Neste ponto, retomo a questão abordada em meu último texto. Pois, ao que parece, a nossa concepção sobre as dores (e aqui agradeço a contribuição sobre o mal e os instintos que o João fez) somente poderão ser realmente compreendidas e positivamente analisadas com um retorno à essência dos equilíbrios da vida, e não na busca constante de negações da condição humana.

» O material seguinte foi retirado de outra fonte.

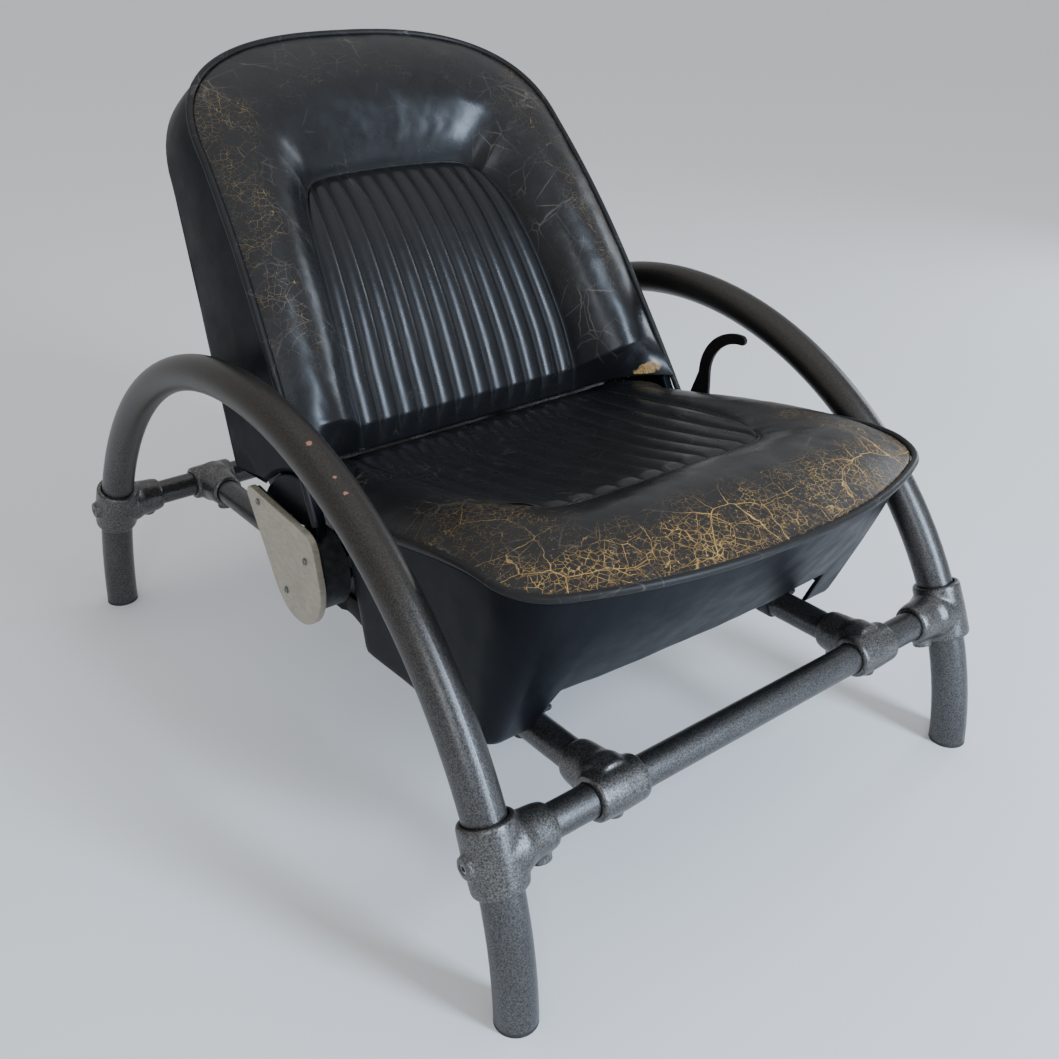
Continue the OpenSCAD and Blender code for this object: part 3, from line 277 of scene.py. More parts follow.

* Para maiores informações, vejam “Então você pensa que é humano” de Felipe Fernandez Armento, e “O Poder do Mito” de Joseph Campbell.
2 Comments:
Digníssimo boy,
Dada a impossibilidade de um bate-papo imediato, fica registrada,
pela primeira vez na forma escrita, a admiração pelo seu ânimo de discussão e desenvoltura nos temas
espinhosos.
Gostei da forma como tratou a dor, em seu texto anterior, rechaçando no fim o "pessimismo de
Schopenhauer", embora ache que as vezes o prazer possa ser a ausência de dor (mesmo que não em sua completude) assim como outras vezes a dor/prazer possam se confundir.... todavia não sou masoquista para lhe afirmar categoricamente.
Grande surpresa me causou este seu elogio ao equilíbrio e à condição humana, pois pela recomendação
do livro "Então você pensa que é humano ?" (que na ignorância do meu antropocentrismo está sendo difícil de engoli-lo) imaginei que você escreveria textos "anti-humanistas".....
Acredito fielmente na idéia de equilíbrio, seja para dualidades como corpo/mente, razão/emoção, micro/macrocosmo e também para a "filosofia moral", pois "virtude", p.ex: coragem, não é senão a harmonia entre o desiquilíbrio pelo excesso
(temeridade) e pela falta (covardia)......
Mas não prolongarei para não fugir ainda mais !!!!
Grande abraço e continue a escrever !!
Boy? Então é um garoto?! Risos
Ah, o cabresto do monoteímo, que premeou muito da filosofia, ciência e ajudou a constituir as bases da nossa sociedade ocidental (que insiste em não respeitar o equilíbrio da dualidad precípua e necessário entre os lados do mundo) e quer se impor. Sei que não deveria com essa simplicidade, mas once again, Thiago: Bravo!
Há material suficiente pra começar um livro? Há lugar pra uma parceria? Tema? Idéias? Vontade?